Modern or Didone serif typefaces, which first emerged in the late 18th century, are characterized by extreme contrast between thick and thin lines. Modern typefaces have a vertical stress, long and fine serifs, with minimal brackets. Serifs tend to be very thin and vertical lines are very heavy. Most modern fonts are less readable than transitional or old style serif typefaces. Common examples include Bodoni, Didot, Computer Modern, and Walbaum.
Slab serif or Egyptian typefaces usually have little if any contrast between thick and thin lines. Serifs tend to be as thick as the vertical lines themselves and usually have no bracket. Slab serif fonts have a bold, rectangular appearance and sometimes have fixed widths, meaning that all characters occupy the same amount of horizontal space (as in a typewriter). They are sometimes described as sans-serif fonts with serifs because the underlying character shapes are often similar to sans-serif typefaces, with less variation between thin and thick shapes on the character. (A subcategory of slab serif is the Clarendon typefaces, which do have small but significant brackets, and structures more similar to serifed typefaces.) Slab serif typefaces date to around 1800.

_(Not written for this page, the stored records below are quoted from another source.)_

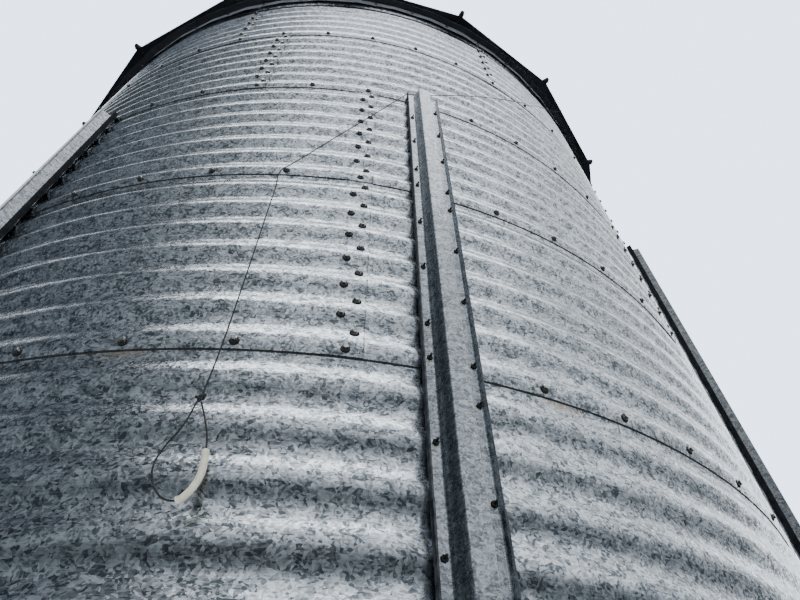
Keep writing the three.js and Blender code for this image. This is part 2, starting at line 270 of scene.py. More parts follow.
def knot_points(place):
    """An overhand knot lying flat against the wall at a place, and the direction across the wall there."""
    centre = polar(*place)
    out = polar(place[0], 1.0, 0.0)
    across = Vector((0.0, 0.0, 1.0)).cross(out)
    points = []
    for step in range(KNOT_STEPS + 1):
        turn = 2 * math.pi * (KNOT_GAP + (1 - 2 * KNOT_GAP) * step / KNOT_STEPS)
        x = math.sin(turn) + 2 * math.sin(2 * turn)
        z = math.cos(turn) - 2 * math.cos(2 * turn)
        y = -math.sin(3 * turn)
        points.append(centre + (across * x + out * y + Vector((0.0, 0.0, z))) * KNOT_UNIT)
    return points, across


knot_line, across = knot_points(KNOT_PLACE)
first_end = knot_line[0] + (Vector((0.0, 0.0, FIRST_END_RISE)) - across) * END_LENGTH
last_end = knot_line[-1] + (Vector((0.0, 0.0, LAST_END_RISE)) + across) * END_LENGTH
knot = smooth_curve("overhand_knot", [first_end, *knot_line, last_end], KNOT_STRAND)
knot.data.materials.append(braid)
knot.visible_glossy = False
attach(knot, "root")
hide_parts("cord_knot")

# Loop handle: a short piece of cream hose threaded on the loop, so that the thin cord doesn't cut the hand.
# It is soft vinyl, cut square at both ends, a little grubby, and lies between two of the loop's points.
HOSE_DIAMETER = 0.012
HOSE_WALL = 0.0035
HANDLE_FIRST = 7
HANDLE_LAST = 13
MERGE_DISTANCE = 1e-5
SHARP_ANGLE = math.radians(35)
CREAM_TONES = [(0.3, (0.80, 0.74, 0.58)), (0.65, (0.95, 0.90, 0.76))]
GRIME = (0.30, 0.26, 0.20, 1.0)
GRIME_RANGE = (0.55, 0.75)
GRIME_SHARE = 0.45


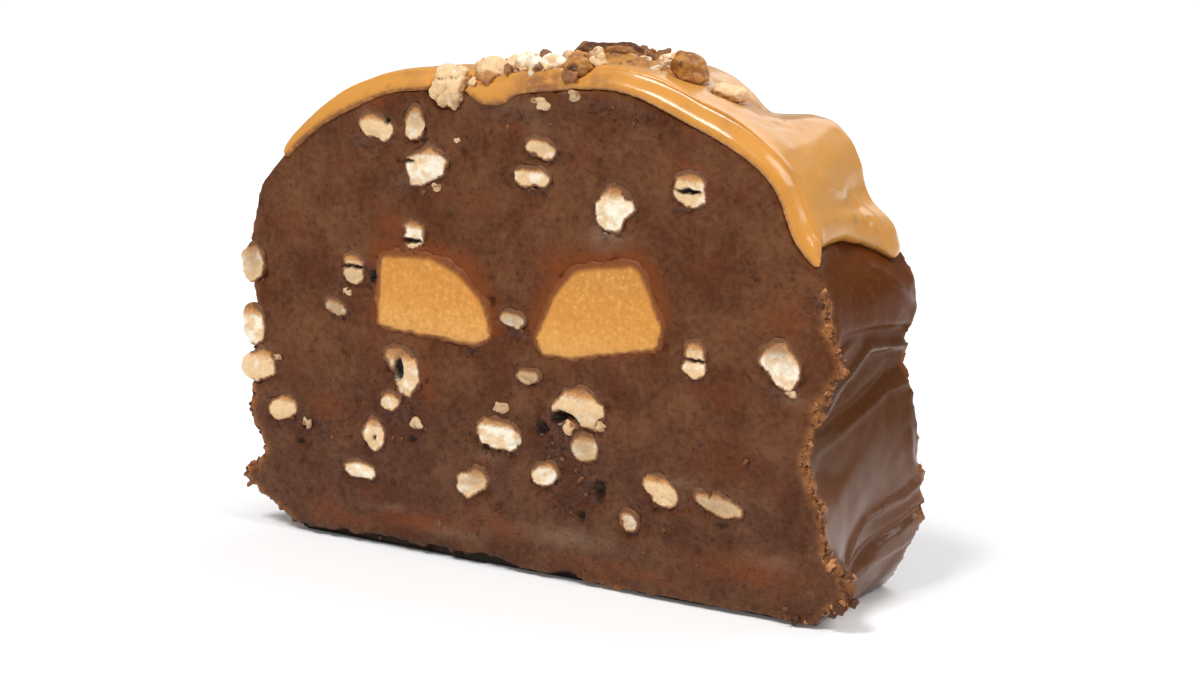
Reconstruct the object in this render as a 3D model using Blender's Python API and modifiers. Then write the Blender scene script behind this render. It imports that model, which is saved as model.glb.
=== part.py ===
"""A thick slice of loaf-shaped chocolate fudge, with nuts and two caramels in it and caramel icing on top.

The slice stands on its flat base, as it was cut from the loaf. +X is across the slice, +Y goes from the front
cut to the back cut, and +Z is up. The origin is at the middle of the base. Lengths are in metres.

A place on the loaf's outer skin is given by its station, the distance along the skin from the right-hand base
corner over the top to the left-hand one, and by its depth behind the front cut.
"""

import math
import random

import bmesh
import bpy
import numpy as np
from mathutils import Matrix, Vector, noise

MM = 0.001

# The slice
WIDTH = 100 * MM
FUDGE_HEIGHT = 75.3 * MM
WALL_HEIGHT = 46.8 * MM
DOME_POWER = 2.2
THICKNESS = 24 * MM
GAP = 0.3 * MM
LOAF_OVERHANG = 2 * MM
SKIN_STATIONS = 88
BASE_STEPS = 8
LOAF_ROWS = 10

# The knife's two cuts
CUT_COLUMNS, CUT_ROWS = 10, 8
CUT_WAVE = 0.35 * MM
CUT_WAVE_LENGTH = 17 * MM
BASE_LAYER_HEIGHT = 14.8 * MM
BASE_LAYER_STEP = 0.35 * MM

# The caramel icing
ICING_THICKNESS = 2.7 * MM
ICING_THIN_END = 0.9 * MM
ICING_RIM = 0.6 * MM
ICING_RIM_REACH = 3 * MM
ICING_PROUD = 0.4 * MM
ICING_COLUMNS, ICING_ROWS = 38, 8
ICING_RIGHT_HEIGHT = 56.0 * MM
ICING_LEFT_HEIGHT = 60.8 * MM

# The pieces set into the fudge
CARAMEL_PROUD = 0.2 * MM
NUT_SIDES, NUT_BANDS = 10, 4
NUT_PROUD = 0.6 * MM
ARCH_THICKNESS = 0.5
NUT_DEPTH_SHARE = 0.55
CRUMB_SIZE = 1.3 * MM

COLOURS = {
    "fudge": ((0.125, 0.052, 0.026), 0.55),
    "icing": ((0.66, 0.32, 0.095), 0.22),
    "filling": ((0.70, 0.33, 0.10), 0.5),
    "nut_flesh": ((0.80, 0.62, 0.38), 0.6),
    "nut_skin": ((0.27, 0.115, 0.035), 0.45),
}


def skin_profile():
    """The nominal skin as arrays: station, point (x, z) and outward normal (x, z)."""
    half = WIDTH / 2
    rise = FUDGE_HEIGHT - WALL_HEIGHT
    heights = np.linspace(0, WALL_HEIGHT, 60, endpoint=False)
    angles = np.linspace(0, math.pi, 600)
    across, up = np.cos(angles), np.sin(angles).clip(0)
    wall = np.column_stack([np.full_like(heights, half), heights])
    dome = np.column_stack(
        [
            half * np.sign(across) * np.abs(across) ** (2 / DOME_POWER),
            WALL_HEIGHT + rise * up ** (2 / DOME_POWER),
        ]
    )
    left_wall = wall[::-1] * [-1, 1]
    points = np.vstack([wall, dome, left_wall])
    steps = np.linalg.norm(np.diff(points, axis=0), axis=1)
    station = np.concatenate([[0], np.cumsum(steps)])
    tangent = np.gradient(points, axis=0)
    normal = np.column_stack([tangent[:, 1], -tangent[:, 0]])
    return station, points, normal / np.linalg.norm(normal, axis=1)[:, None]


STATION, PROFILE, NORMAL = skin_profile()
SKIN_LENGTH = STATION[-1]
TOP = SKIN_LENGTH / 2


def right_at(height):
    """The station of a height on the right-hand side."""
    half = len(STATION) // 2
    return float(np.interp(height, PROFILE[:half, 1], STATION[:half]))


def left_at(height):
    return SKIN_LENGTH - right_at(height)


# Swellings and creases of the skin: station, depth, tilt from the depth axis in degrees,
# half length, half width and height, in mm apart from the station.
SKIN_FORMS = (
    # right-hand wall: an upper bulge, a crease, a broad facet, a second crease and the foot
    (right_at(46.3 * MM), 19, 0, 9, 5.5, 3.0),
    (right_at(38.3 * MM), 19, -6, 7, 1.6, -2.0),
    (right_at(35.3 * MM), 5.5, 30, 8, 1.7, -1.7),
    (right_at(39.3 * MM), 0, 30, 4, 3.2, 2.4),
    (right_at(24.8 * MM), 0, 0, 6, 6, -3.4),
    (right_at(23.8 * MM), 23, 0, 9, 9, 3.2),
    (right_at(12.3 * MM), 15, 30, 9, 1.7, -1.9),
    (right_at(15.8 * MM), 22, 30, 5, 2.4, 1.4),
    (right_at(6.3 * MM), 0.5, 0, 4.2, 2.8, 5.4),
    (right_at(10.8 * MM), 24, 0, 9, 6.5, 3.4),
    (right_at(39.8 * MM), 26, 0, 4, 4, 1.5),
    # right-hand shoulder, pressed in under the icing
    (right_at(58.3 * MM), 12, 0, 30, 6.5, -3.6),
    (right_at(71.0 * MM), 23, 0, 9, 5.5, -3.6),
    # bottom corners, rounded off
    (right_at(0), 12, 0, 30, 2.2, -2.2),
    (left_at(0), 12, 0, 30, 3.8, -7.5),
    # top
    (TOP + 22 * MM, 20, 0, 9, 8, -1.1),
    (TOP + 8 * MM, 6, 0, 14, 11, -2.2),
    (TOP + 9 * MM, 22, 0, 11, 15, -2.2),
    (TOP - 16 * MM, 4, 0, 11, 8, 1.5),
    # left-hand wall
    (left_at(24.8 * MM), 3, 0, 12, 13, 2.7),
    (left_at(44.8 * MM), 2, 0, 9, 6, 2.3),
    (left_at(39.8 * MM), 18, 0, 8, 6, 2.2),
    (left_at(32.3 * MM), 14, -24, 11, 1.7, -1.8),
    (left_at(20.8 * MM), 19, 0, 9, 7, 2.4),
    (left_at(11.8 * MM), 16, -20, 9, 1.7, -1.5),
    (left_at(17.3 * MM), 0, 0, 5, 2.5, 1.2),
    (left_at(13.4 * MM), 0, 0, 4, 1.7, -1.6),
    (left_at(7.2 * MM), 1, 0, 4.5, 2.6, 4.8),
    (left_at(54.8 * MM), 1, 0, 7, 3.5, 1.4),
)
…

The earliest books were handwritten by monks in scriptoria, with many flourishes and embellishments to letters. The first typewriter mimicked handwriting.[clarification needed] The Times British newspaper commissioned serif Times Roman in 1931 for readability. Serif fonts traditional in the earliest printed books for older readers have given way to sans-serif fonts on computer screens for younger readers. Studies carried out with typical university student participants fail to consider the years of experience with each type.
The controversy continues over readability, without conclusive results. Editors were formerly taught to use serif, as in older books. Magazines may use sans-serif as "cleaner", but possibly decreasing readability. Modern e-book readers allow the viewer to adjust font family and size.